Anonymous michael slater said...

"Persistence hunting isn’t as straightforward as just running down the prey it seems. It involves lots of strategy, skill and experience as well, so the brain of the one doing the persistence hunt must be pretty evolved to suss out an individual from the pack, track the animal that has bolted out of sight and have the imagination necessary to emplace the prey in the vast savannah plains."

Just occurred to me... you point out that persistence hunting has a lot more than just running an animal to heat exhaustion and yourself to near-exhaustion. There is lots of tracking and experience involved.

You also remarked earlier that after we've eaten up all the glucogen in our blood and start burning fats instead, the oxygen-intensive reaction results in a bit(?) of oxygen rationing for the brain.

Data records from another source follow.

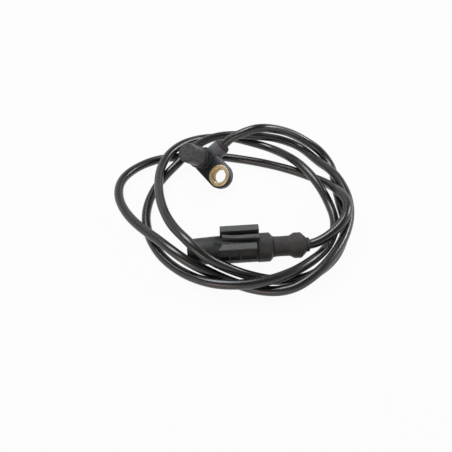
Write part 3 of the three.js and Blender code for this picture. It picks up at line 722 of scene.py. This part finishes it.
def make_housing():
    """The moulded head: lug plate, base, stepped barrel and cable boss joined, then hollowed."""
    groove = SEAL_SECTION_RADIUS + GAP
    lug = prism(stadium(LUG_RADIUS, LUG_REACH), -LUG_THICKNESS, 0, LUG_EDGE, 6)
    plate = mesh_object("sensor_body", lug, HEAD)
    barrel = rounded([
        (0, -1), (NECK_COLLAR_RADIUS, -1), (NECK_COLLAR_RADIUS, NECK_COLLAR_HEIGHT),
        (NECK_RADIUS, NECK_COLLAR_HEIGHT + NECK_COLLAR_RADIUS - NECK_RADIUS),
        (NECK_RADIUS, SEAL_HEIGHT - groove), (SEAL_GROOVE_RADIUS, SEAL_HEIGHT - groove),
        (SEAL_GROOVE_RADIUS, SEAL_HEIGHT + groove), (BARREL_RADIUS, SEAL_HEIGHT + groove),
        (BARREL_RADIUS, BARREL_LENGTH), (0, BARREL_LENGTH),
    ], [0, 0, 0.3, 0.4, 0.12, 0.12, 0.12, 0.2, 0.8, 0])
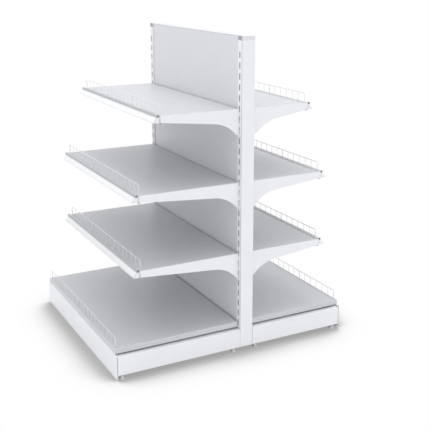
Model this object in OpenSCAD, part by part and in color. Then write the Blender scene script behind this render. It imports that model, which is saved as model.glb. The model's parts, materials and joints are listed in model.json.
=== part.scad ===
// Gondola shelving: a double sided shop display bay with shelves on both sides
// Frame: X along the bay, Y across it, Z up, floor at zero, origin under the middle

/* [Bay] */
// Distance between the centre lines of the two uprights
bay_w = 1000; // [700:10:1250]
// Height of the top of the upright tubes above the floor
post_top = 1515; // [1500:1:2000]
// Height of the base shelf surface
base_level = 150; // [146:1:160]
// Slots from the lowest one up to the surface of the lowest hung shelf
first_slots = 9; // [8:1:10]
// Slots from one hung shelf to the next one
level_slots = 7; // [6:1:7]

/* [Left side depths] */
// Base shelf depth from the upright face
left_base_d = 640; // [500:1:700]
// Depth of the two lower hung shelves with their price rails
left_mid_d = 541; // [300:1:600]
// Depth of the top shelf with its price rail
left_top_d = 432; // [300:1:500]

/* [Right side depths] */
// Base shelf depth from the upright face
right_base_d = 520; // [400:1:700]
// Depth of the two lower hung shelves with their price rails
right_mid_d = 425; // [300:1:600]
// Depth of the top shelf with its price rail
right_top_d = 339; // [260:1:500]

/* [Upright] */
// Width of the slotted face
post_x = 40; // [34:1:44]
// Depth of the tube across the bay
post_y = 70; // [64:1:90]
// Wall of the tube
post_wall = 2; // [1.5:0.5:3]
// Outer radius of the tube corners
post_corner = 4; // [3.5:0.5:6]
// Distance between slot centres
slot_pitch = 50; // [50:1:50]
// Height of the centre of the lowest slot
slot_first = 50; // [50:1:50]
// Slot width
slot_w = 5.5; // [5:0.1:7]
// Slot height
slot_h = 28; // [27:0.5:30]
// Solid length of tube kept above the last slot
slot_end = 35; // [30:1:80]
// Height of the visible part of the top cap
cap_h = 22; // [20:1:30]

/* [Leg and feet] */
// Underside of legs and uprights above the floor
leg_z0 = 25; // [22:1:34]
// Height of the leg
leg_h = 91; // [88:1:92]
// Sheet thickness of the leg
leg_wall = 2; // [1.5:0.5:3]
// Outer bend radius of the leg
leg_bend = 4; // [3.5:0.5:6]
// Radius of the foot pad
pad_r = 14; // [10:1:15]
// Thickness of the foot pad
pad_h = 9; // [5:1:10]
// Radius of the foot screw
stem_r = 5; // [4:0.5:6]
// Distance of a foot from the end of its leg
foot_inset = 26; // [22:1:40]

/* [Shelf sheet] */
// Sheet thickness of the hung shelves
sheet = 1.2; // [0.8:0.1:2]
// Sheet thickness of the base shelf
base_sheet = 1.5; // [1:0.1:2]
// Outer bend radius of shelves and panels
bend = 3; // [2.5:0.5:4]
// Height of the side folds
side_fold = 25; // [22:1:30]
// Height of the front face of a hung shelf
front_fold = 36; // [30:1:40]
// Height of the front lip of the base shelf
lip_fold = 24; // [20:1:25]
// Depth of the returned edges
return_fold = 12; // [8:1:16]

/* [Bracket] */
// Thickness of the bracket plate
brk_t = 2; // [2:0.1:2.3]
// Height of the bracket against the upright
brk_h = 120; // [116:1:130]
// Height where the curve meets the taper
brk_mid = 60; // [54:1:66]
// Height of the bracket at its front end
brk_tip = 31; // [28:1:34]
// Distance from the upright to the end of the curve
brk_run = 128; // [110:1:140]
// Radius of the studs that carry the shelf
stud_r = 4; // [3:0.5:5]

/* [Front parts] */
// Length of the sloping label strip of the price rail
strip_len = 36; // [30:1:38]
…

At that point you feel like shit and think (I presume) poorly -- worse judgement, focus, etc.

So if you are a persistence hunter that bonks out, you are really screwed. Because you've invested your whole supply of energy into chasing this beast down, and now as you're closing in on the final part of the hunt, your body betrays itself by degrading the brain's processing and increasing the chance that you make bad decisions and lose the trail of the animal.

Thus a persistence hunter must somehow avoid "The wall".

The only counter argument is that maybe by the time you're hitting the wall, the animal you're chasing is doing even worse, and making worse avoidance decisions?

8:36 AM  
Anonymous lekowala said...

Yes, the runner/hunter mustn't bonk and its a real threat to the hunt. "they explained that when running down an animal the hunter must continuously compare the condition of his own body with that of the animal..." Louis Liebenberg (2006). Persistence Hunting by Modern Hunter-Gatherers. Current Anthropology 47:1017-1025.

8:49 AM  
Anonymous Lekowala said...

My friend told me of how a cheetah had to abandon it's kill after it bonked so bad from the chase. And it was vultures who made it abandon the prey. He was in Kruger that time.